A passagem do aniversário de 49 anos da professora Ivanete Bernardi, de Bento Gonçalves, poderia ser lembrada como mais um dia que começou apenas com sua rotina medicamentosa em um dos leitos do Hospital Tacchini. Isto porque a professora de língua inglesa está internada desde 27 de fevereiro, quando recebeu exames no pronto-atendimento que confirmaram o diagnóstico de leucemia mieloide aguda. Por isso, quando tomou forças para levantar do leito e caminhar até a janela do quarto na manhã desta segunda-feira, Ivanete se assustou. Debruçou-se na janela e encontrou cerca de 300 alunos e professores da escola - onde leciona há quase uma década - enfileirados no pátio do Hospital Tacchini. Eles aguardavam a aparição da professora para cantar parabéns e mostrar faixas com dizeres de carinho e motivação.

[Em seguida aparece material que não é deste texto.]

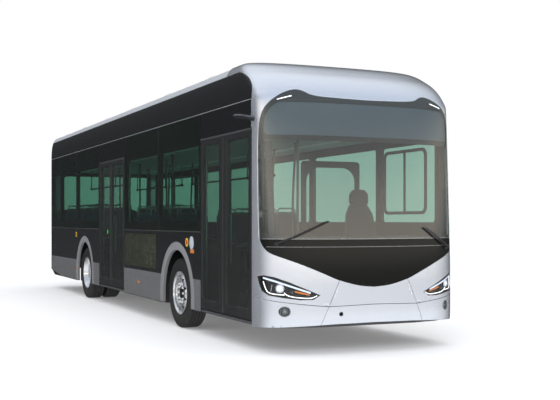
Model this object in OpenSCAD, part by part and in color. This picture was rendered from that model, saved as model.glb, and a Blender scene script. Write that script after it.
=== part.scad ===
// City bus, low floor, two double doors on the kerb side.
// Frame: +Z up, the front faces -Y, the kerb (door) side is -X. Origin: middle of the footprint, on the ground.
// Lengths along the bus are given as s, the distance back from the front tip; Y = s - body_l / 2.

/* [Body] */
// Overall length
body_l = 12200; // [12000:50:12400]
// Overall width over the side panels
body_w = 2550; // [2500:10:2550]
// Height of the roof crown above the ground
body_h = 3390; // [3340:10:3400]
// Underside of the skirts above the ground
skirt_z = 310; // [290:5:330]
// Top edge of the skirts
sill_z = 710; // [690:5:730]
// Waist line under the windows
belt_z = 1330; // [1300:5:1360]
// Line between the windows and the cove panels
cove_z = 2840; // [2820:5:2860]
// Top edge of the cove panels
eave_z = 3210; // [3190:5:3220]
// Underside of the floor
floor_z = 290; // [280:5:295]

/* [Wheels] */
// Front axle, from the front tip
front_axle_s = 3236; // [3200:1:3260]
// Rear axle, from the front tip
rear_axle_s = 8840; // [8800:1:8900]
// Tyre outside radius
tyre_r = 478.5; // [470:0.5:480]
// Tyre section width
tyre_w = 275; // [270:1:280]
// Rim flange radius
rim_r = 303; // [300:1:306]
// Kingpin distance from the centre line
kingpin_x = 955; // [945:1:960]

/* [Doors] */
// Front doorway, front edge
d1_a = 536; // [534:1:545]
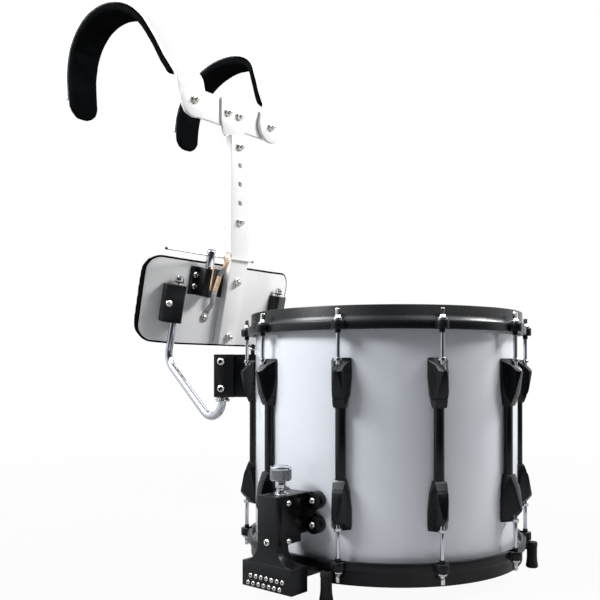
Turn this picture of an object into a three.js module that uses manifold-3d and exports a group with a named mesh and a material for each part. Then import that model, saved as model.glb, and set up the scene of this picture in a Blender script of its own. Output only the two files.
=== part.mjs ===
// A marching snare drum hanging on its shoulder carrier.
// Millimetres, +Z up. The drum's axis is Z and the origin is the middle of the playing surface.
// The carrier is at +Y, so the wearer looks along -Y, and the snare strainer is at -X.
import * as THREE from 'three';
import { mergeVertices } from 'three/addons/utils/BufferGeometryUtils.js';
import Module from 'manifold-3d';

const wasm = await Module();
wasm.setup();

// Driving dimensions. Radii are taken from the drum's axis, heights from the middle of the shell.
const clearance = 0.3;
const overrun = 1;
const weld = 0.0003;
const shell = { radius: 178, depth: 305, wall: 7, bearingEdge: 2.5, sides: 48 };
const head = { film: 0.8, ringWall: 4.2, ringDepth: 10, collar: 3.4 };
const hoop = {
  bandWall: 6, bandDepth: 10.4, rimWall: 3, rimRise: 10, bandDrop: 7, slope: 5.7, pull: 2.3, sides: 48,
};
const rods = {
  count: 10, standOff: 14, radius: 2.5, washer: 5.4, washerRise: 5, key: 3, keyRise: 8, sides: 8,
};
const ear = { radius: 8, sides: 10 };
const lug = {
  top: 100, casing: 58, width: 25, reach: 22.2, railWidth: 12.6, railDepth: 9.9, socketDepth: 12, sides: 10,
};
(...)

— Eu estava de pijama, cabelo desarrumado, não fazia ideia do que estava acontecendo. Foi a maior surpresa da minha vida, eu não fazia ideia. Quando descobri a leucemia, eu me dei o direito de chorar por 30 segundos ao ver meu filho triste. Hoje, eu chorei com vontade. Mas de alegria — narra a professora.
Ivanete é professora contratada do Estado há 11 anos. Boa parte deles passou nas salas de aula do colégio Cecília Meirelles, que fica no bairro São Francisco, em Bento. O Cecília, como é conhecido, é o único colégio na cidade que ainda oferece magistério. Ivanete também atuou em municípios vizinhos como Monte Belo do Sul e Santa Tereza, e conta que chegou a lecionar em cinco escolas diferentes para conseguir reunir a renda mensal de cerca de R$ 2 mil. Neste ano, conseguiu entrar em sala de aula por pouco mais de uma semana. Logo em seguida chegou o diagnóstico da doença grave e que exige tratamento agressivo. Por isso, longe das classes, o Hospital Tacchini tem sido sua casa temporária. Desde o fim de fevereiro, passou por sete sessões de quimioterapia e outros tratamentos que exigiram, inclusive, transfusão de sangue. Solicitou então a amigos que fossem até o Hemocentro de Caxias do Sul para doar sangue. A surpresa chegou rápido:
— Precisamos pedir que as pessoas segurassem um pouquinho a ida, adiassem. Imagino que foi mais de uma centena de pessoas, chegaram a alugar ônibus. Por ser professora, as pessoas nos conhecem, são amigas. Hoje percebo, inclusive, a necessidade de Bento Gonçalves ter um banco de sangue.
As surpresas trouxeram força e emoção à professora, mãe de dois jovens, que reencontrou na manhã desta segunda-feira os motivos que a fizeram ingressar na carreira de professora.
— Apesar de muitas pessoas nos chamarem até de bandidos por serem professores, nada nos tira o amor em ser professor. Somos gente que forma gente. E não importa se o salário chega parcelado, não importa o que falam os políticos. Somos professores por amor — ensina Ivanete.
A surpresa
Na semana passada, a família de Ivanete procurou a direção do Instituto Cecília para sugerir que os colegas professores fossem até o hospital cantar parabéns nesta segunda, quando completou 49 anos. No entanto, quando alunos descobriram a ideia, pediram para ir além:
— Quando os alunos ficaram sabendo do aniversário dela... Eles mesmos sugeriram a surpresa. Nos emocionamos desde o momento que eles planejaram. Muitos professores e alunos choraram durante o parabéns porque ela é uma pessoa sempre alegre. Dificilmente vemos ela triste. Ela merecia esse momento_ elogia a diretora Susiane Hinnah.
O Hospital Tacchini passou a ter como modelo de gestão as novas práticas de humanização - nesta semana, por exemplo, a instituição autorizou visitas de animais aos pacientes, dentro de normas previamente acordadas.
— Há estudos que indicam que ações como estas trazem mais força, energia e apresentam melhoras aos pacientes. Principalmente os que têm internação prolongada, porque ficam mais frágeis, com dor_ explica a gerente de enfermagem Marcela Dachery.